Restate the opening lines of the material below word for word, stopping after the line that contains "return place(name, vertices, faces, marks)".

▶ _Material_:

=-=-=-=-=

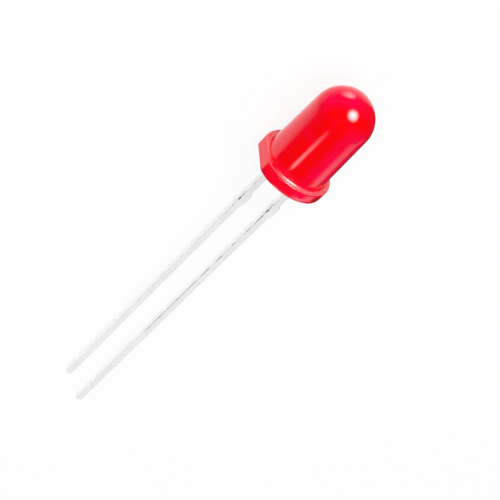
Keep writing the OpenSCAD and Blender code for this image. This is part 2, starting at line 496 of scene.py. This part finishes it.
def make_lead(name, node, side, inside):
    """A lead from its cut end to where it passes into the lens, joined to its shape inside. The attribute
    cut is 1 where a face was cut and not rolled, and a second attribute is how dark the painted reflection is
    on one edge."""
    tip = led_points(node)[:, 2].min()
    centre_x = side * LEAD_X
    seed = LEAD_SEEDS[node]
    rings = [lead_ring(centre_x, tip, LEAD_EDGE + TIP_RING_IN, seed, TIP_SLANT)]
    cut = [1]
    for a in arc(4):
        height = tip + LEAD_EDGE * (1 - math.cos(a))
        rings.append(lead_ring(centre_x, height, LEAD_EDGE * (1 - math.sin(a)), seed, TIP_SLANT))
        cut.append(max(1 - a, 0))
    for z in lead_stations(tip):
        slant = TIP_SLANT * smooth(1 - (z - tip) / TIP_SLANT_FADES)
        rings.append(lead_ring(centre_x, z, 0, seed, slant))
        cut.append(0)
    shell = tube(rings)
    outside = shell[0]
    cut = np.repeat(cut, len(rings[0]))
    past_side = [abs(x - centre_x) - LEAD_HALF for x, _, _ in outside]
    torn = [stub_share(z) * smooth((past - TORN_STARTS) / (TORN_FULL - TORN_STARTS))
            for past, (_, _, z) in zip(past_side, outside)]
    # How dark the reflection painted on one edge is at each point
    dark_dash = [dark_dash_share(node, z) for _, _, z in outside]
    vertices, faces = joined(shell, inside)
    hidden = np.zeros(len(vertices) - len(outside))
    marks = {"cut": np.concatenate([np.maximum(cut, torn), hidden]), "dark_dash": np.concatenate([dark_dash, hidden])}
    return place(name, vertices, faces, marks)


def anvil_and_cup():
    """The wide anvil with its round head, and the reflector cup pressed into that."""
    head_z = CUP_RIM_Z - HEAD_H
    floor_z = CUP_RIM_Z - CUP_DEPTH
    anvil = plate([
        (INNER_X, PLATE_FOOT), (OUTER_X, PLATE_FOOT), (OUTER_X, ANVIL_SHOULDER), (HEAD_R, head_z),
        (HEAD_R, CUP_RIM_Z), (CUP_MOUTH_R, CUP_RIM_Z), (CUP_FLOOR_R, floor_z), (-CUP_FLOOR_R, floor_z),
        (-CUP_MOUTH_R, CUP_RIM_Z), (-HEAD_R, CUP_RIM_Z), (-HEAD_R, head_z),
    ])
    head = turned([
        (CUP_AXIS_R, head_z), (HEAD_R, head_z), (HEAD_R, CUP_RIM_Z), (CUP_MOUTH_R, CUP_RIM_Z),
        (CUP_FLOOR_R, floor_z), (CUP_AXIS_R, floor_z),
    ])
    return joined(anvil, head)


def bonding_post():
    """The post that the wire is bonded to, with the barb that holds the lead in the epoxy."""
    foot = POST_TOP - POST_H
    return plate([
        (-OUTER_X, PLATE_FOOT), (-INNER_X, PLATE_FOOT), (-INNER_X, foot), (POST_X, foot), (POST_X, POST_TOP),
        (POST_X - POST_W, POST_TOP), (POST_X - POST_W, foot), (-OUTER_X, foot), (-OUTER_X, BARB_HIGH),
        (-OUTER_X - BARB_OUT, BARB_HIGH), (-OUTER_X, BARB_LOW),
    ])


# ---------------------------------------------------------------- Nodes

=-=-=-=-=

▶ _Answer to the task_:
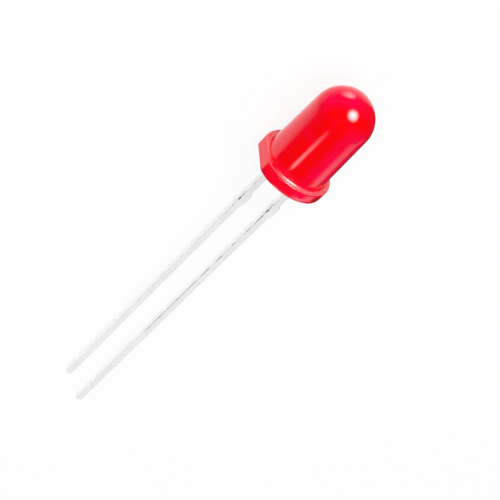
Keep writing the OpenSCAD and Blender code for this image. This is part 2, starting at line 496 of scene.py. This part finishes it.
def make_lead(name, node, side, inside):
    """A lead from its cut end to where it passes into the lens, joined to its shape inside. The attribute
    cut is 1 where a face was cut and not rolled, and a second attribute is how dark the painted reflection is
    on one edge."""
    tip = led_points(node)[:, 2].min()
    centre_x = side * LEAD_X
    seed = LEAD_SEEDS[node]
    rings = [lead_ring(centre_x, tip, LEAD_EDGE + TIP_RING_IN, seed, TIP_SLANT)]
    cut = [1]
    for a in arc(4):
        height = tip + LEAD_EDGE * (1 - math.cos(a))
        rings.append(lead_ring(centre_x, height, LEAD_EDGE * (1 - math.sin(a)), seed, TIP_SLANT))
        cut.append(max(1 - a, 0))
    for z in lead_stations(tip):
        slant = TIP_SLANT * smooth(1 - (z - tip) / TIP_SLANT_FADES)
        rings.append(lead_ring(centre_x, z, 0, seed, slant))
        cut.append(0)
    shell = tube(rings)
    outside = shell[0]
    cut = np.repeat(cut, len(rings[0]))
    past_side = [abs(x - centre_x) - LEAD_HALF for x, _, _ in outside]
    torn = [stub_share(z) * smooth((past - TORN_STARTS) / (TORN_FULL - TORN_STARTS))
            for past, (_, _, z) in zip(past_side, outside)]
    # How dark the reflection painted on one edge is at each point
    dark_dash = [dark_dash_share(node, z) for _, _, z in outside]
    vertices, faces = joined(shell, inside)
    hidden = np.zeros(len(vertices) - len(outside))
    marks = {"cut": np.concatenate([np.maximum(cut, torn), hidden]), "dark_dash": np.concatenate([dark_dash, hidden])}
    return place(name, vertices, faces, marks)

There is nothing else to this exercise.